SuaraJawaTengah.id - Cerita tentang toleransi di saat menguatnya sentimen keberagamaan di Indonesia kekinian, seolah menjadi dahaga dalam kerukunan umat beragama. Dari sekian banyak kisah tentang toleransi, setidaknya kisah Romo Boni menjadi inspirasi betapa kuatnya nilai toleransi yang ada dari pinggiran kehidupan urban.
Pastor Bonifasius Abbas, yang akrab dipanggil Romo Boni, mungkin tak pernah menyangka akan peristiwa yang kelak membuatnya terharu akan toleransi. Peristiwa tersebut bermula di Rumah Sakit Umum Santa Elizabeth yang berada di Purwokerto, Jawa Tengah. Pada suatu sore, pastor yang kini sudah berusia setengah abad tersebut diminta tolong untuk membantu pendampingan seorang pasien perempuan yang berada dalam kondisi kritis.

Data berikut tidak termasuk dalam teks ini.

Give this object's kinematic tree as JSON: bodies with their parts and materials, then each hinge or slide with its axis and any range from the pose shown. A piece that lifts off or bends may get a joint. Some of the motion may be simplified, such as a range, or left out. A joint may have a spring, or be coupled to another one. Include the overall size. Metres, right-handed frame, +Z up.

Nalurinya sebagai romo dalam pelayanan umat dijalaninya dengan suka hati, pun ketika memasuki ruang Intensive Care Unit (ICU) tempat yang dituju kala itu. Namun, ketika membuka pintu kamar rumah sakit, Romo Boni dibuat kaget. Ia harus melakukan pelayanan di tengah kondisi pasien perempuan yang kritis ditemani orang tua pasien yang terdiam dan panik.

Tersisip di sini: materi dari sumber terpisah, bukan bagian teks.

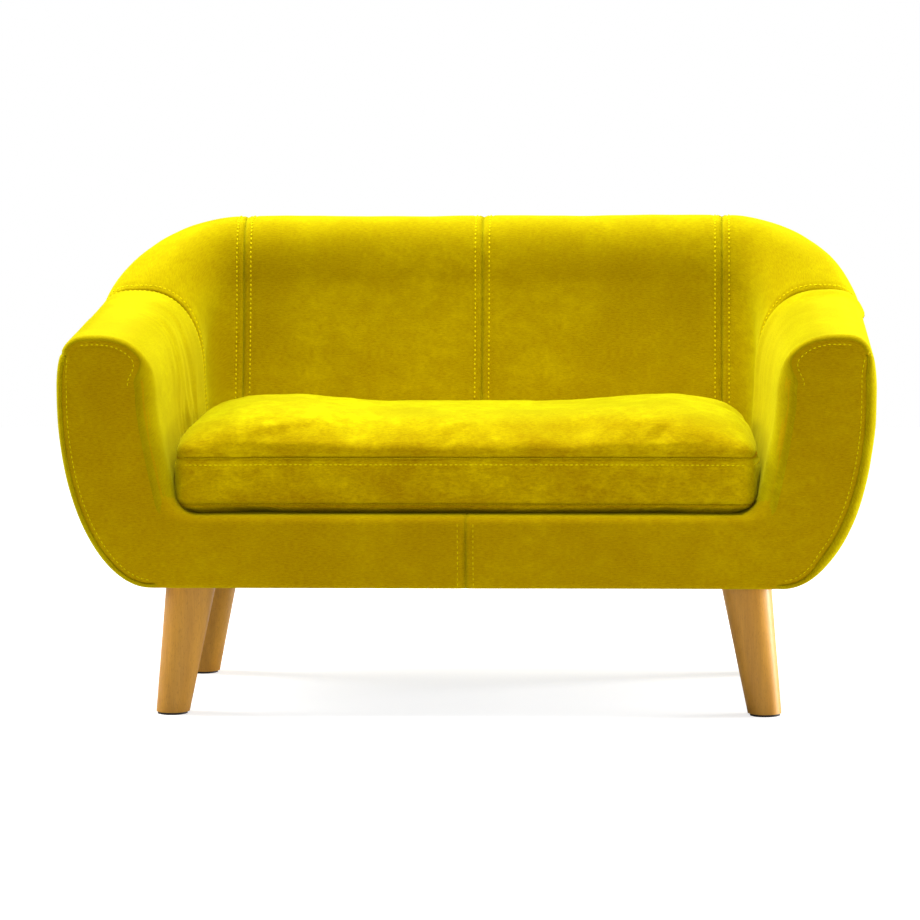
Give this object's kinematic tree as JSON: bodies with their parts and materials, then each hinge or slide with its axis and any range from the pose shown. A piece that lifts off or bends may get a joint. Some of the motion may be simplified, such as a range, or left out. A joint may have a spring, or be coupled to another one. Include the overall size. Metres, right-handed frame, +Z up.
{
  "type": "pet sofa bed",
  "caption": "Small upholstered sofa bed for a dog or cat: wrap-round padded arms and back on a wooden frame with splayed tapered legs, and a loose zipped seat cushion.",
  "frame": {"origin": "on the floor, under the middle of the body", "axes": "+X towards the right arm as seen from the front, +Y towards the back, +Z up"},
  "size_m": [0.7002, 0.3801, 0.415],
  "materials": {
    "velvet": "short-pile cotton velvet, soft sheen",
    "beech": "clear satin lacquer",
    "pine": "sawn, unfinished",
    "plywood": "sanded, unfinished",
    "foam": "open-cell upholstery foam",
    "webbing": "woven elastic webbing",
    "deck_cloth": "plain woven lining",
    "dust_cloth": "spunbonded non-woven",
    "steel": "zinc plated",
    "glide": "matt",
    "zip_tape": "woven polyester tape",
    "zip_metal": "plated zinc"
  },
  "bodies": {
    "frame": {"arm_cover_left": "velvet", "arm_cover_right": "velvet", "arm_foam_left": "foam", "arm_foam_right": "foam", "arm_panel_left": "plywood", "arm_panel_right": "plywood", "arm_top_rail_left": "pine", "arm_top_rail_right": "pine", "back_board": "plywood", "back_centre_cover_left": "velvet", "back_centre_cover_right": "velvet", "back_corner_cover_left": "velvet", "back_corner_cover_right": "velvet", "back_foam": "foam", "back_post_left": "pine", "back_post_right": "pine", "back_top_rail": "pine", "base_board": "plywood", "centre_rail": "pine", "corner_blocks": "pine", "corner_foam_left": "foam", "corner_foam_right": "foam", "corner_post_left": "pine", "corner_post_right": "pine", "deck_cloth": "deck_cloth", "deck_pad": "foam", "dust_cover": "dust_cloth", "front_fascia_left": "velvet", "front_fascia_right": "velvet", "front_foam": "foam", "front_hoop": "plywood", "front_rail": "pine", "glide_front_left": "glide", "glide_front_right": "glide", "glide_rear_left": "glide", "glide_rear_right": "glide", "hanger_bolts": "steel", "leg_front_left": "beech", "leg_front_right": "beech", "leg_rear_left": "beech", "leg_rear_right": "beech", "outer_back_cover": "velvet", "outer_side_cover_left": "velvet", "outer_side_cover_right": "velvet", "rear_rail": "pine", "side_rail_left": "pine", "side_rail_right": "pine", "tee_nuts": "steel", "webbing_crosswise": "webbing", "webbing_lengthwise": "webbing"},
    "cushion": {"cushion_foam": "foam", "cushion_top_panel": "velvet", "cushion_boxing": "velvet", "cushion_bottom_panel": "velvet", "zip_tape": "zip_tape", "zip_chain": "zip_tape"},
    "zip_slider": {"zip_slider": "zip_metal"},
    "zip_pull": {"zip_pull": "zip_metal"}
  },
  "joints": [
    {"name": "cushion_lift", "type": "slide", "parent": "frame", "child": "cushion", "axis": [0, 0, 1], "range_m": [0, 0.25]},
    {"name": "zip_slide", "type": "slide", "parent": "cushion", "child": "zip_slider", "axis": [1, 0, 0], "range_m": [0, 0.36]},
    {"name": "zip_pull_swing", "type": "hinge", "parent": "zip_slider", "child": "zip_pull", "pos_m": [-0.184, 0.0648, 0.2], "axis": [0, 0, 1], "range_deg": [0, 35]}
  ]
}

Rasa kagetnya tak sampai di situ, pasien yang berada dalam kondisi kritis tersebut ternyata berbeda keyakinan dengannya dengan identitas jilbab yang melekat di tubuh perempuan. Mengetahui kondisi tersebut, Romo Boni sempat beranjak ke dokter yang merawatnya untuk menanyakan riwayat sang pasien. Hal itu dilakukan untuk memastikan kondisi pasien yang sebenarnya.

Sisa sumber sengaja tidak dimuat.